*Information provided:*
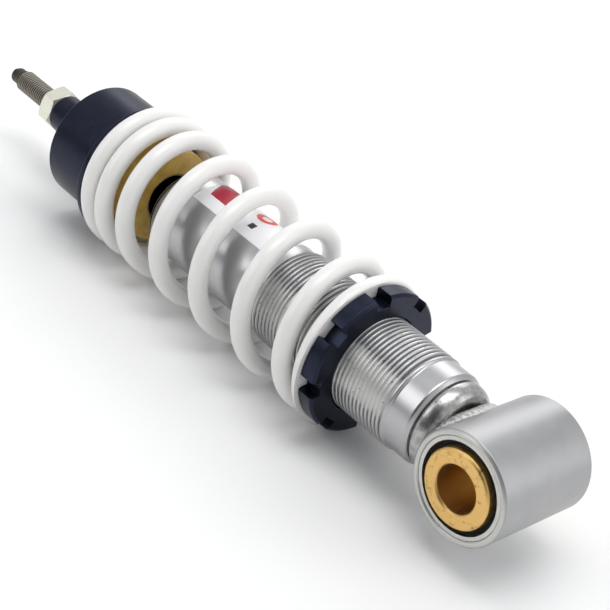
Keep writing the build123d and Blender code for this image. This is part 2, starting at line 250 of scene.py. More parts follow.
def spun(outline, axis="X", steps=160):
    """Grid of a turned part: outline holds (place along the axis, radius), and each point
    is carried round the axis. The angle is counted from +Y towards +Z, or from +Z to +X."""
    angle = np.linspace(0, 2 * np.pi, steps, endpoint=False)[None, :]
    along = np.repeat(outline[:, :1], steps, 1)
    first, second = outline[:, 1:] * np.cos(angle), outline[:, 1:] * np.sin(angle)
    order = (along, first, second) if axis == "X" else (second, along, first)
    return np.stack(order, -1)


def place_piece(name, mesh, material, body, replaces=()):
    """Puts a finished mesh in the scene with its material, on its body, for its nodes."""
    piece = bpy.data.objects.new(name, mesh)
    bpy.context.scene.collection.objects.link(piece)
    mesh.materials.append(material)
    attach(piece, body)
    if replaces:
        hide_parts(*replaces)
    return piece


def noise(material, coordinates, size, detail=3.0, stretch=(1, 1, 1), rough=0.55):
    """Noise whose blobs are about size millimetres across, drawn out along each axis."""
    drawn = add(material, "ShaderNodeMapping", {"Vector": coordinates},
                Scale=tuple(1 / (size * s) for s in stretch))
    return add(material, "ShaderNodeTexNoise", {"Vector": drawn.outputs[0]},
               Scale=1.0, Detail=detail, Roughness=rough).outputs[0]


def raised(material, shader, height, depth):
    """Bump from a height, where the full height is depth millimetres."""
    bump = add(material, "ShaderNodeBump", {"Height": height}, Distance=depth / 1000)
    join(material, bump.outputs[0], shader, "Normal")


def out_from_axis(material, coordinates, axis="X"):
    """The distance in millimetres from the damper's axis, or from the eye's for Y."""
    across = add(material, "ShaderNodeVectorMath", {0: coordinates}, operation="MULTIPLY")
    across.inputs[1].default_value = (0, 1, 1) if axis == "X" else (1, 0, 1)
    return add(material, "ShaderNodeVectorMath", {0: across.outputs[0]},
               operation="LENGTH").outputs["Value"]


# Yellow-passivated steel, turned: a warm matt gold with pale scuffs and a browner bore.
gold_zinc, gold_shader, gold_mm = new_material("yellow-passivated steel", Metallic=1.0)
scuffs = noise(gold_zinc, gold_mm, 3.0, 6.0, rough=0.7)
gold_tone = blend_colours(gold_zinc, scuffs, "#6E5526", "#E6BE78", 0.30, 0.46)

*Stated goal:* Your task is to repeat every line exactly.

*Expected answer:*
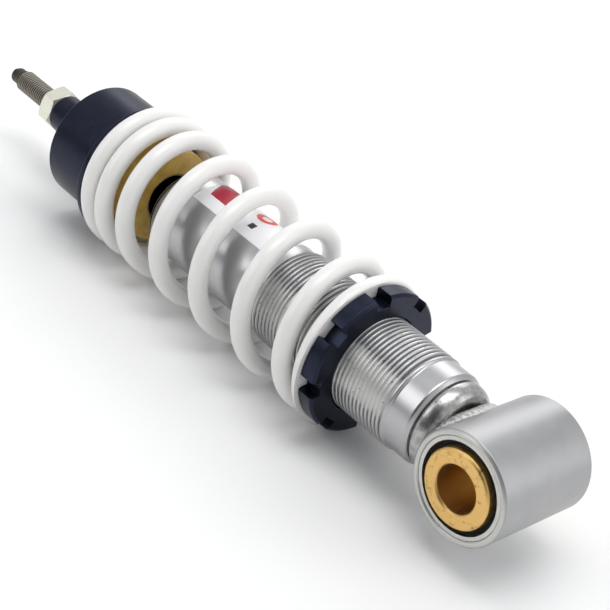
Keep writing the build123d and Blender code for this image. This is part 2, starting at line 250 of scene.py. More parts follow.
def spun(outline, axis="X", steps=160):
    """Grid of a turned part: outline holds (place along the axis, radius), and each point
    is carried round the axis. The angle is counted from +Y towards +Z, or from +Z to +X."""
    angle = np.linspace(0, 2 * np.pi, steps, endpoint=False)[None, :]
    along = np.repeat(outline[:, :1], steps, 1)
    first, second = outline[:, 1:] * np.cos(angle), outline[:, 1:] * np.sin(angle)
    order = (along, first, second) if axis == "X" else (second, along, first)
    return np.stack(order, -1)


def place_piece(name, mesh, material, body, replaces=()):
    """Puts a finished mesh in the scene with its material, on its body, for its nodes."""
    piece = bpy.data.objects.new(name, mesh)
    bpy.context.scene.collection.objects.link(piece)
    mesh.materials.append(material)
    attach(piece, body)
    if replaces:
        hide_parts(*replaces)
    return piece


def noise(material, coordinates, size, detail=3.0, stretch=(1, 1, 1), rough=0.55):
    """Noise whose blobs are about size millimetres across, drawn out along each axis."""
    drawn = add(material, "ShaderNodeMapping", {"Vector": coordinates},
                Scale=tuple(1 / (size * s) for s in stretch))
    return add(material, "ShaderNodeTexNoise", {"Vector": drawn.outputs[0]},
               Scale=1.0, Detail=detail, Roughness=rough).outputs[0]


def raised(material, shader, height, depth):
    """Bump from a height, where the full height is depth millimetres."""
    bump = add(material, "ShaderNodeBump", {"Height": height}, Distance=depth / 1000)
    join(material, bump.outputs[0], shader, "Normal")


def out_from_axis(material, coordinates, axis="X"):
    """The distance in millimetres from the damper's axis, or from the eye's for Y."""
    across = add(material, "ShaderNodeVectorMath", {0: coordinates}, operation="MULTIPLY")
    across.inputs[1].default_value = (0, 1, 1) if axis == "X" else (1, 0, 1)
    return add(material, "ShaderNodeVectorMath", {0: across.outputs[0]},
               operation="LENGTH").outputs["Value"]


# Yellow-passivated steel, turned: a warm matt gold with pale scuffs and a browner bore.
gold_zinc, gold_shader, gold_mm = new_material("yellow-passivated steel", Metallic=1.0)
scuffs = noise(gold_zinc, gold_mm, 3.0, 6.0, rough=0.7)
gold_tone = blend_colours(gold_zinc, scuffs, "#6E5526", "#E6BE78", 0.30, 0.46)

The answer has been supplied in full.